House Speaker John Boehner said on Thursday on Fox News that the bill's passage was simply a first step.
I'm not jumping up and down, thrilled do death with this deal. But it's the best we could get considering the Democrats control the Senate and the Democrats control the White House, and they don't want to cut anything, Boehner said.
He said the bill was expected to cut $315 billion from the federal budget over the next decade.
Boehner also put the spending cuts in a political context.
This agreement will cut $78.5 billion from what the president wanted to spend this fiscal year. And if Republicans had not won the election in the House last November, I'll guarantee you they would have spent $78.5 billion more, he said.
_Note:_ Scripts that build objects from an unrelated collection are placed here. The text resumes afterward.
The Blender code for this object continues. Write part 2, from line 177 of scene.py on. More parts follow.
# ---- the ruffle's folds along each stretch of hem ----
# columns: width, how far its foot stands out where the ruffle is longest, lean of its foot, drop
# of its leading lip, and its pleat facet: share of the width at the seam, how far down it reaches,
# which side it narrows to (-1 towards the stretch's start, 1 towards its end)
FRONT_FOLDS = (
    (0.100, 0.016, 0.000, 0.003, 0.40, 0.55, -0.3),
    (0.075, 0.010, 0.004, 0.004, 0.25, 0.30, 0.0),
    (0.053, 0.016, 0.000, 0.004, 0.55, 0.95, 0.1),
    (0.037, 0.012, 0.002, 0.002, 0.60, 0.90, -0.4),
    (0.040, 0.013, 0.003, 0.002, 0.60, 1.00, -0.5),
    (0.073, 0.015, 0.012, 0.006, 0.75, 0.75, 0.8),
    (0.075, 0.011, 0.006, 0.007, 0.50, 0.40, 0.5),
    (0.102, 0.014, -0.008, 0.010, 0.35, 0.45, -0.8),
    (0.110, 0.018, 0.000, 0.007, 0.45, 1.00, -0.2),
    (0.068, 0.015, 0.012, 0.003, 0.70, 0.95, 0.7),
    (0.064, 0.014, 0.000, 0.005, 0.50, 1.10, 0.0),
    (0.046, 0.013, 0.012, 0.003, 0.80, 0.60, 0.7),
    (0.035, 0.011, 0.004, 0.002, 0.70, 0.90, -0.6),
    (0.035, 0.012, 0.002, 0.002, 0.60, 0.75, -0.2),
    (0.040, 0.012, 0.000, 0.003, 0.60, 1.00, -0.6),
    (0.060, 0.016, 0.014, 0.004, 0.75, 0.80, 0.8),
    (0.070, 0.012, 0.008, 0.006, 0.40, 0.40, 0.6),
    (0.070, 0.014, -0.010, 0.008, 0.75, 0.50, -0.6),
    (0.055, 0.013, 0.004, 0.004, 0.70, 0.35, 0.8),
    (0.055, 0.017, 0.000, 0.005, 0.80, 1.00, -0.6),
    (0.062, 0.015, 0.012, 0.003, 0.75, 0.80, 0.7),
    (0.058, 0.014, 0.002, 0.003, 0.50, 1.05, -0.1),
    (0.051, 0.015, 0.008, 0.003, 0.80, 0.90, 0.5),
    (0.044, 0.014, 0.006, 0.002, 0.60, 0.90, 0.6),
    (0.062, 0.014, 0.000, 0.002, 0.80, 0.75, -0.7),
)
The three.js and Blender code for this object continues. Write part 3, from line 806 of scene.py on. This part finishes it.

Sen. Charles Schumer, D-NY, who is also a top spokesman for his party's leadership, said on Thursday that Republicans would have to yield on increasing taxes in order to reduce future deficits during negotiations for the 2012 budget. Boehner and fellow Republican, Senate minority leader Mitch McConnell have said spending cuts are the priority.
Republican leaders in Congress will lose credibility on the deficit if they put on ideological straitjackets and dig in their heels on protecting tax breaks for millionaires, Schumer said. To rule out revenues right away would men scuttling any deficit talks before they even begin.